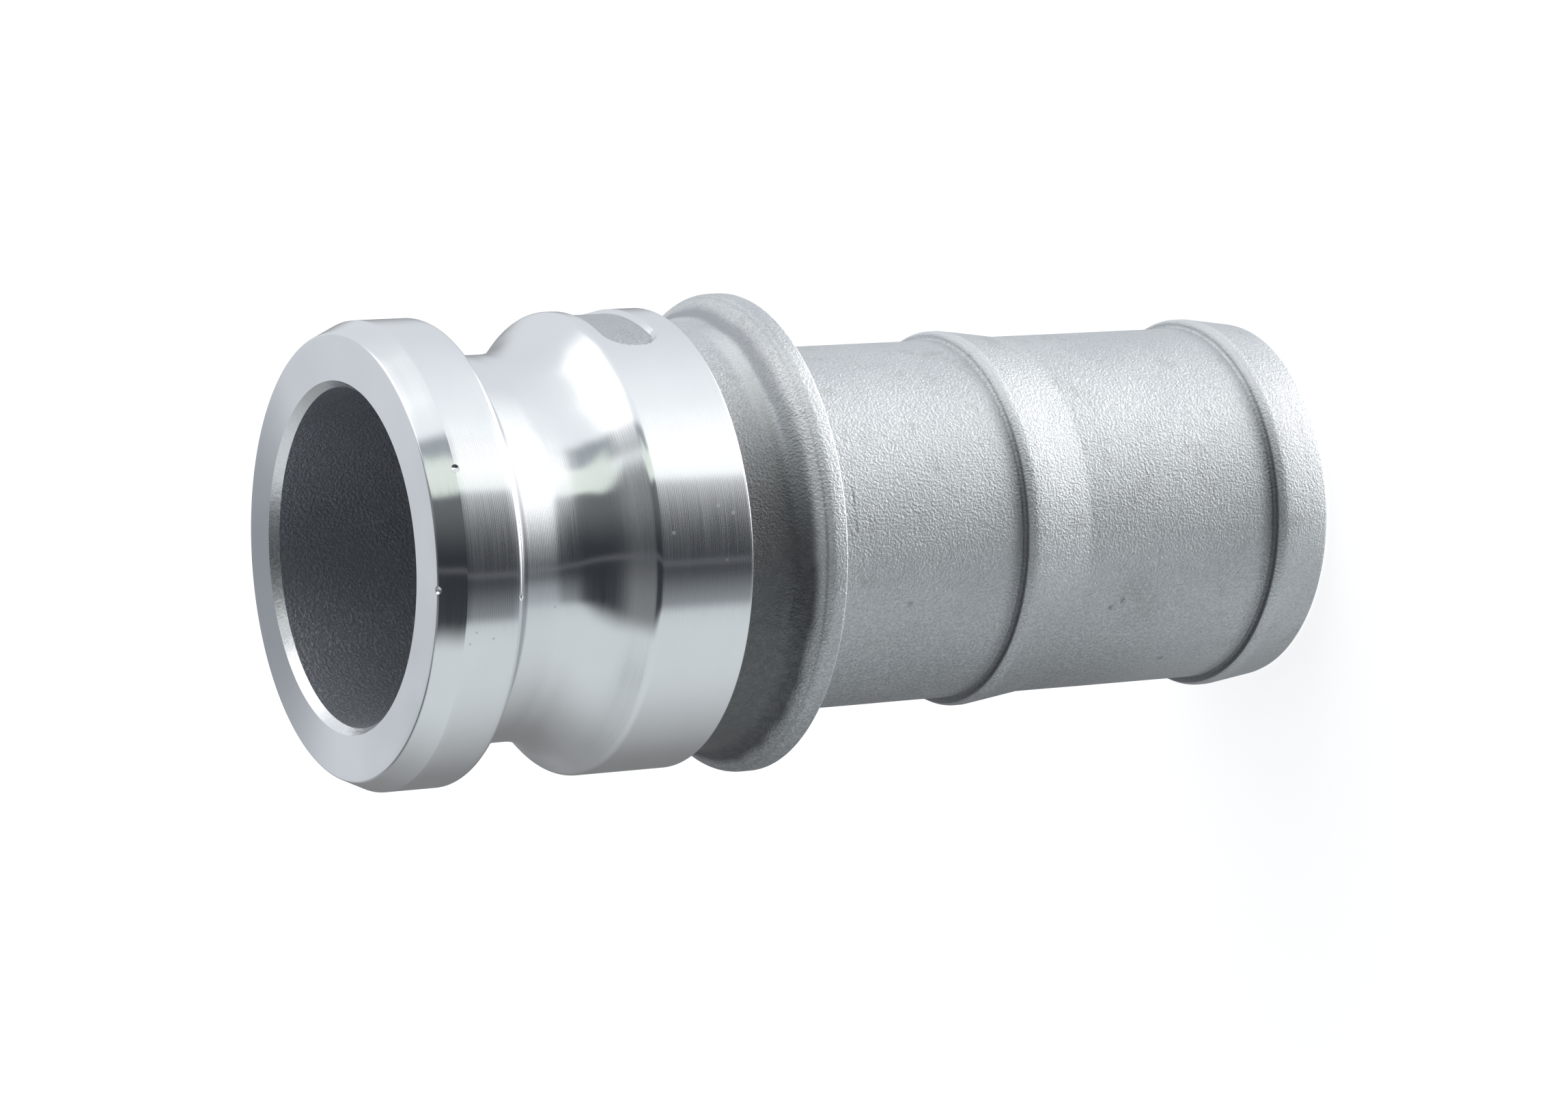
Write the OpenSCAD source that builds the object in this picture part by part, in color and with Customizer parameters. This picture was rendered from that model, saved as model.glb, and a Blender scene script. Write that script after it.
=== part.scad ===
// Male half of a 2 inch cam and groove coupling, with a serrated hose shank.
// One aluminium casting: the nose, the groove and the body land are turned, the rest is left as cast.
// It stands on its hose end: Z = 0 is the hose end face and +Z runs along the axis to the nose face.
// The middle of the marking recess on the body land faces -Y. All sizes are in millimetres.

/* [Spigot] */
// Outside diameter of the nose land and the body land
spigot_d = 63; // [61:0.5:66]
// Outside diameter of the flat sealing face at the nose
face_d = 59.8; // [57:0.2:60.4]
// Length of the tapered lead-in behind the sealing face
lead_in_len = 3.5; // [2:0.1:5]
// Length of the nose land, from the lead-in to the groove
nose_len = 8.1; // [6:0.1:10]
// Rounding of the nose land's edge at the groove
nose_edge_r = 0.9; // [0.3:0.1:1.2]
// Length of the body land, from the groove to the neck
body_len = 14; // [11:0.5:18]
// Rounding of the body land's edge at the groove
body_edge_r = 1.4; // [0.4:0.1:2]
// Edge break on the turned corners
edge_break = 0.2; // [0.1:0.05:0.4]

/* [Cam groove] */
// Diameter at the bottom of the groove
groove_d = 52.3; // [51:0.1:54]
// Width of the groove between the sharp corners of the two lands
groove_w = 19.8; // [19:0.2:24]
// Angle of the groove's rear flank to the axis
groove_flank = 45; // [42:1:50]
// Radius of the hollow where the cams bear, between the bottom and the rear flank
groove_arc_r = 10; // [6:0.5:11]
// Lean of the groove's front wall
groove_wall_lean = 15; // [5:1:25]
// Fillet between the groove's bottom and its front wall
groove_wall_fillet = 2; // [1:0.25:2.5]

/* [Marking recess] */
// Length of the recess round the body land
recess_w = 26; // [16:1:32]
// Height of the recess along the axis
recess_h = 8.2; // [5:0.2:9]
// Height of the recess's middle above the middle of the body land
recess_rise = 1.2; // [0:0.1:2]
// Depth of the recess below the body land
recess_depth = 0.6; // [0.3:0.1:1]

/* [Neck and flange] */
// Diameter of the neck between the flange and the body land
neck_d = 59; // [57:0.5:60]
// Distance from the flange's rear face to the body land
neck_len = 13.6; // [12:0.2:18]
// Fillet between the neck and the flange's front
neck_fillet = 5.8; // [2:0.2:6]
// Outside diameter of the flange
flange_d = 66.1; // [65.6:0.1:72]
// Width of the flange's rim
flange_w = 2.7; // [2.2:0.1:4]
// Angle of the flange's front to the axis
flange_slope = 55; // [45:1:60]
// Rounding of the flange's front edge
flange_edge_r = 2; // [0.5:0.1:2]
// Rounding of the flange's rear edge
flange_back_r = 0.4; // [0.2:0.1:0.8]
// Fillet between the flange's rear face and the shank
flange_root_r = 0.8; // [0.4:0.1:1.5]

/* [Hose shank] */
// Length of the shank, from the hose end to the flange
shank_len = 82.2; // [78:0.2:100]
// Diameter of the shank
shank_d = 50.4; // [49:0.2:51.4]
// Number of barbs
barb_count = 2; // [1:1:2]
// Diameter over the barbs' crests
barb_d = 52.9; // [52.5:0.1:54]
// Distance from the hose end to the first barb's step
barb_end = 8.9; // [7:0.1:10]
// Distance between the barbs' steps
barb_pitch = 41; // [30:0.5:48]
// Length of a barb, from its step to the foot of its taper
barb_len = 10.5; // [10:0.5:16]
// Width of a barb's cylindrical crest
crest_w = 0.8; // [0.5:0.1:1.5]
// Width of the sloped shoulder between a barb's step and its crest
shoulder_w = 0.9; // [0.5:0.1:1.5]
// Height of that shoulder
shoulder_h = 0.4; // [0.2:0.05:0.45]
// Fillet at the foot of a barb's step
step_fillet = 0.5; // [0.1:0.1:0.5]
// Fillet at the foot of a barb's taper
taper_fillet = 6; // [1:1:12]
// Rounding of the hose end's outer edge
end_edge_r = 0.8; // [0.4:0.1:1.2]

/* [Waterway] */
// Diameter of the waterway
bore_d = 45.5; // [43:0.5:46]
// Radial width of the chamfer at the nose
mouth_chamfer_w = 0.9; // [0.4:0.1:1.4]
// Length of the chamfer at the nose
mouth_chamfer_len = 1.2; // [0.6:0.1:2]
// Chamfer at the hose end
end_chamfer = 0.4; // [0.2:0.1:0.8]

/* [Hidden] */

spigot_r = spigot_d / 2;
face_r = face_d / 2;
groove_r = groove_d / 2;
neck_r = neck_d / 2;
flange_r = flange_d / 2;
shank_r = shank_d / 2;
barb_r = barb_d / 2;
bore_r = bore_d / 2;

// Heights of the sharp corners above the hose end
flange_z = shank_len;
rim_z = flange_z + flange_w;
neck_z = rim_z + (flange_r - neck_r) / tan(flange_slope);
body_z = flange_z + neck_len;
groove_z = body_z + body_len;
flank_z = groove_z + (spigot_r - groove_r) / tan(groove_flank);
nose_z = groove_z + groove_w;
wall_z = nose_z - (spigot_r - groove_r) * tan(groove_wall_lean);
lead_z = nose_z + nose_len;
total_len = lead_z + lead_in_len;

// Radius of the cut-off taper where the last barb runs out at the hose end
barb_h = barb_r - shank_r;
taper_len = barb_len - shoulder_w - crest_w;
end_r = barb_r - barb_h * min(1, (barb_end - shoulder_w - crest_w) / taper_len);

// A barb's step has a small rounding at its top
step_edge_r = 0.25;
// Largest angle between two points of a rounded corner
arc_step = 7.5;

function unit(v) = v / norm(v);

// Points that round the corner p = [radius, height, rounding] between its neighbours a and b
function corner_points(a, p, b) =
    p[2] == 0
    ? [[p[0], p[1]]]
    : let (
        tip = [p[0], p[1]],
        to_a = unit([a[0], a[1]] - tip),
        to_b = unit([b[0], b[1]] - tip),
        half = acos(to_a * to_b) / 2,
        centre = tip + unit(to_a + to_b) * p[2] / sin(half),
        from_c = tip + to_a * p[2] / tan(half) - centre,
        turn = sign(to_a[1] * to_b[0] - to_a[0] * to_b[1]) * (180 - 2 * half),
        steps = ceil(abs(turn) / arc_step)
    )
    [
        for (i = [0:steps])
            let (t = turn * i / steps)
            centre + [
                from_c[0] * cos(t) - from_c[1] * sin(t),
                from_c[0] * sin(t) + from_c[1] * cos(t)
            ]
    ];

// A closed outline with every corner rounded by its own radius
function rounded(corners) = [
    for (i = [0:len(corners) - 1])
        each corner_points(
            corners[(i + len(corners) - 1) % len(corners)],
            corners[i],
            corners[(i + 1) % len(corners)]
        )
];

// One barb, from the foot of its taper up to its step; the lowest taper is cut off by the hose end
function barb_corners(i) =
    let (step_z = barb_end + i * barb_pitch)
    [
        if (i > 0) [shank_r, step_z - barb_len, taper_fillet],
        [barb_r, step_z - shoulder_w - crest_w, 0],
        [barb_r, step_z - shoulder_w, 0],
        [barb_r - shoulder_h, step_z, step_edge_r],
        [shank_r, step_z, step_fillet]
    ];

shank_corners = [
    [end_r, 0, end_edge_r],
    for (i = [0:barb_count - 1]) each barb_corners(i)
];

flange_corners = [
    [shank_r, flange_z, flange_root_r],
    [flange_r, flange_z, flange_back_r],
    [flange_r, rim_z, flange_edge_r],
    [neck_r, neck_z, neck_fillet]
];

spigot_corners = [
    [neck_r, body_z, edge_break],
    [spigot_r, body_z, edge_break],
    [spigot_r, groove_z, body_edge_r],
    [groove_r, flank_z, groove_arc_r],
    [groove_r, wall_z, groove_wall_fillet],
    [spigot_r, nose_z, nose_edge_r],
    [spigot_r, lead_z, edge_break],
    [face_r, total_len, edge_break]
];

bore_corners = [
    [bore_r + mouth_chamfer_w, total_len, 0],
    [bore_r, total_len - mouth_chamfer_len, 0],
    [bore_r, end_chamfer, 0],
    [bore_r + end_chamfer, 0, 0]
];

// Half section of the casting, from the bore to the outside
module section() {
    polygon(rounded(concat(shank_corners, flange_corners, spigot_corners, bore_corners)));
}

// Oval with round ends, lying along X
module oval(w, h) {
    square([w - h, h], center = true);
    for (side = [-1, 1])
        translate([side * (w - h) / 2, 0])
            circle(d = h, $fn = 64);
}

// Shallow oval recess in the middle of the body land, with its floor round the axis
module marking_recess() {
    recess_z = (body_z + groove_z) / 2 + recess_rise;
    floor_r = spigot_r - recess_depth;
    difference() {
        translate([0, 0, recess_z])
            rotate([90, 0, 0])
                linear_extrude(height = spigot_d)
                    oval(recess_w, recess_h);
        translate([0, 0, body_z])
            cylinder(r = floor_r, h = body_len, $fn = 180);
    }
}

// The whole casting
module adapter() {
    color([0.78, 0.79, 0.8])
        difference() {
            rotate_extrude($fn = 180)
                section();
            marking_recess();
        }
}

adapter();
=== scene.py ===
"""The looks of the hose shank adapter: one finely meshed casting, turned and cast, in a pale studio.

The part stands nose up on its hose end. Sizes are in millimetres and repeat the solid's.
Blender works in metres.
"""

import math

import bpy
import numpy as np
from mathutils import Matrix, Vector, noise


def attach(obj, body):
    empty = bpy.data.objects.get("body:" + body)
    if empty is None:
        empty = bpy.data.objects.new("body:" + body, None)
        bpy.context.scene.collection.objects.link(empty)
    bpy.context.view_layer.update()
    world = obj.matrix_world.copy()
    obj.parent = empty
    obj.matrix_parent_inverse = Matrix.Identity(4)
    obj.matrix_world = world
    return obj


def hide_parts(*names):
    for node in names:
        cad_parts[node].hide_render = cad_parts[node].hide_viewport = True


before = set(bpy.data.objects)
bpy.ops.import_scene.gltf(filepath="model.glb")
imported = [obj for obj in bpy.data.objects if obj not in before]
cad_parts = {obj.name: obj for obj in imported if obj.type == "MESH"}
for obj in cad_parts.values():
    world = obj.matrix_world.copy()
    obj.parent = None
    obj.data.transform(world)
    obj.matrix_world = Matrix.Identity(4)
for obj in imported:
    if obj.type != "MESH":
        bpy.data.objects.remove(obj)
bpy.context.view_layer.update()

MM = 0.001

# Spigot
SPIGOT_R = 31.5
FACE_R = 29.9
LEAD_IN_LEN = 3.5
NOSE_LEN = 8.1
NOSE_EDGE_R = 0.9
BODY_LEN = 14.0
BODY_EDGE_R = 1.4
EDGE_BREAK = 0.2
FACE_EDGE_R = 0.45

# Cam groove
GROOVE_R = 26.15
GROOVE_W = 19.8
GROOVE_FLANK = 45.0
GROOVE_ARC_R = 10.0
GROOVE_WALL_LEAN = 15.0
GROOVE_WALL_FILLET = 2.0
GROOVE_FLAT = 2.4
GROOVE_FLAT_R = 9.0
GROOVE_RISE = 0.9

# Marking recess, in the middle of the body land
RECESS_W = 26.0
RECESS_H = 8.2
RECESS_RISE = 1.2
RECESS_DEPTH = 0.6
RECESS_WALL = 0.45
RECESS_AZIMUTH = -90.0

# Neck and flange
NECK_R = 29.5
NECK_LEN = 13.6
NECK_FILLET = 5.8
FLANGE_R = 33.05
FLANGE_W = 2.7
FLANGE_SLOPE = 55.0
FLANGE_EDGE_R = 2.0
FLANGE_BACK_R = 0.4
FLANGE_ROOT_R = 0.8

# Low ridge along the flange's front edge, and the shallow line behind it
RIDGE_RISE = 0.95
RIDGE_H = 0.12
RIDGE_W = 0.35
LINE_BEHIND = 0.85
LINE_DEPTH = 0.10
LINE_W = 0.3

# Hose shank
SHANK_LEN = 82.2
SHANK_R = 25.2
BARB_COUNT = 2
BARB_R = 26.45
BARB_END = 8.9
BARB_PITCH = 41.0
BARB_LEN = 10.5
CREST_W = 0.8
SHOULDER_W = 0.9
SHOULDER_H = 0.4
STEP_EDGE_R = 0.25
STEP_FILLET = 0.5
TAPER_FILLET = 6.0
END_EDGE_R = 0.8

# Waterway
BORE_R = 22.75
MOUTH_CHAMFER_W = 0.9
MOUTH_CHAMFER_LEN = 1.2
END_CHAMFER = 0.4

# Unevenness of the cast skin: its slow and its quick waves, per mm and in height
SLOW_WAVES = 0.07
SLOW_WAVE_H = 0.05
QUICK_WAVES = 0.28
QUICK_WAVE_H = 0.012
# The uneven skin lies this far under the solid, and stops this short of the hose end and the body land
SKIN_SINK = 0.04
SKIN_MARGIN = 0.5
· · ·
Problem description:
Return only the lines spanning from the first line of the material through the line with "are in millimetres.", copied exactly, both ends kept.

Reply to the exercise:
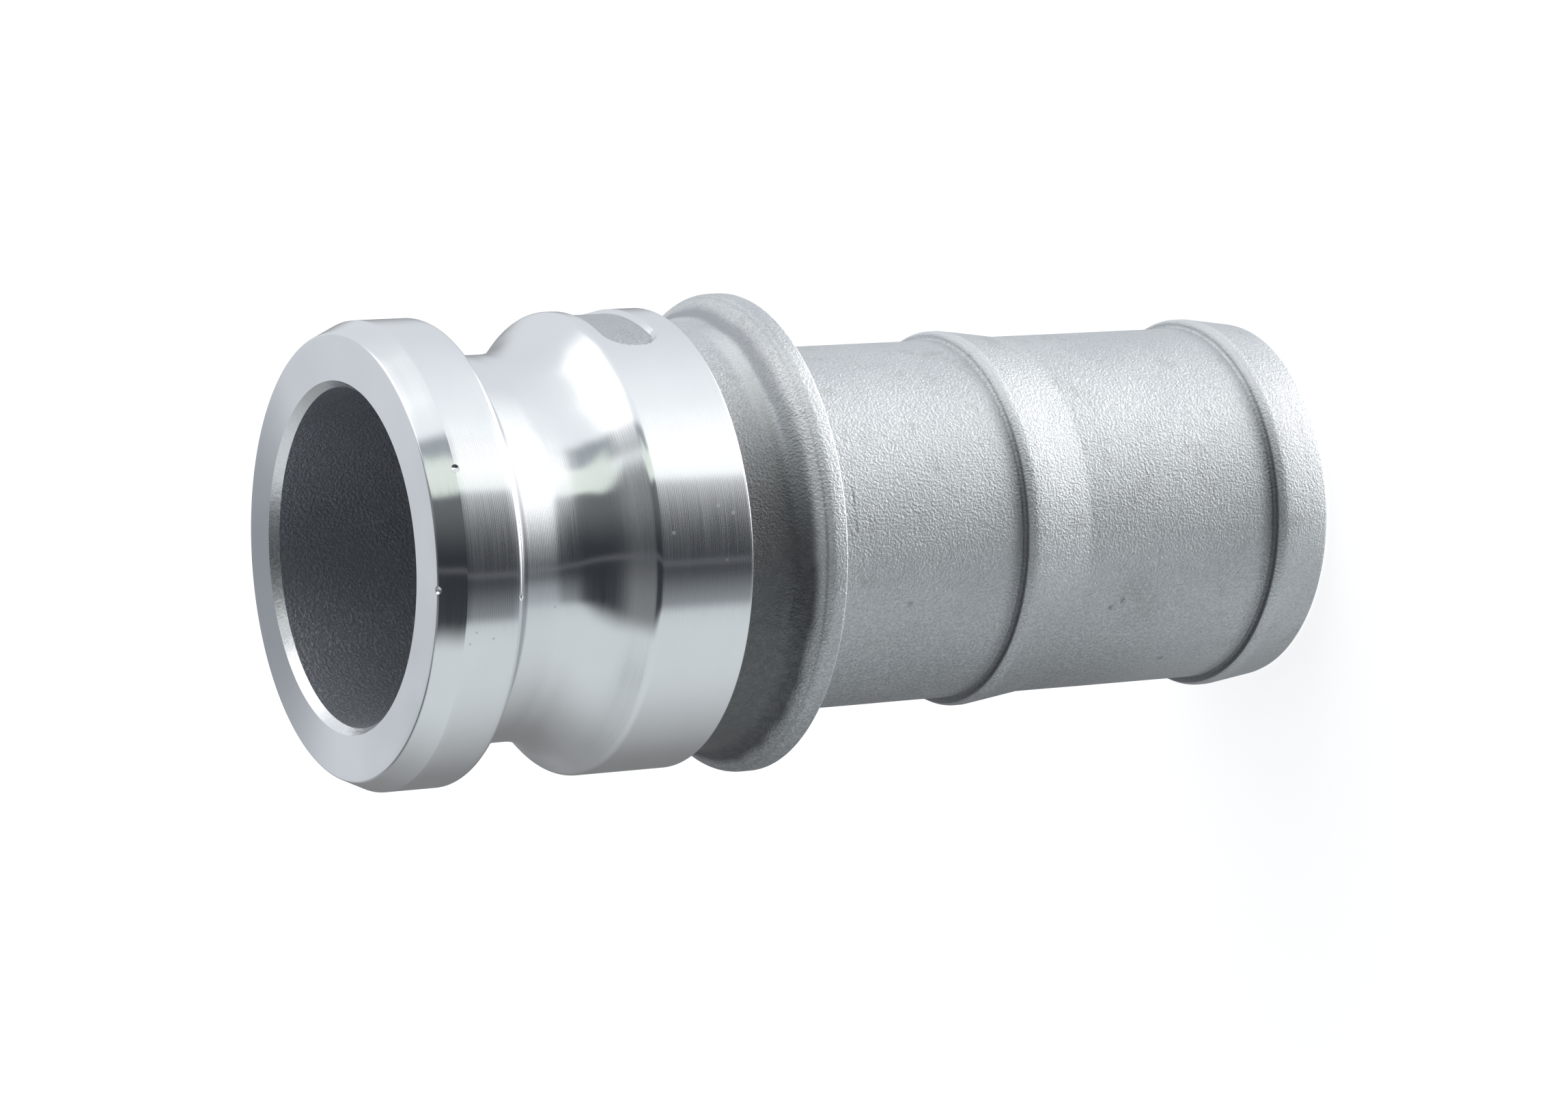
Write the OpenSCAD source that builds the object in this picture part by part, in color and with Customizer parameters. This picture was rendered from that model, saved as model.glb, and a Blender scene script. Write that script after it.
=== part.scad ===
// Male half of a 2 inch cam and groove coupling, with a serrated hose shank.
// One aluminium casting: the nose, the groove and the body land are turned, the rest is left as cast.
// It stands on its hose end: Z = 0 is the hose end face and +Z runs along the axis to the nose face.
// The middle of the marking recess on the body land faces -Y. All sizes are in millimetres.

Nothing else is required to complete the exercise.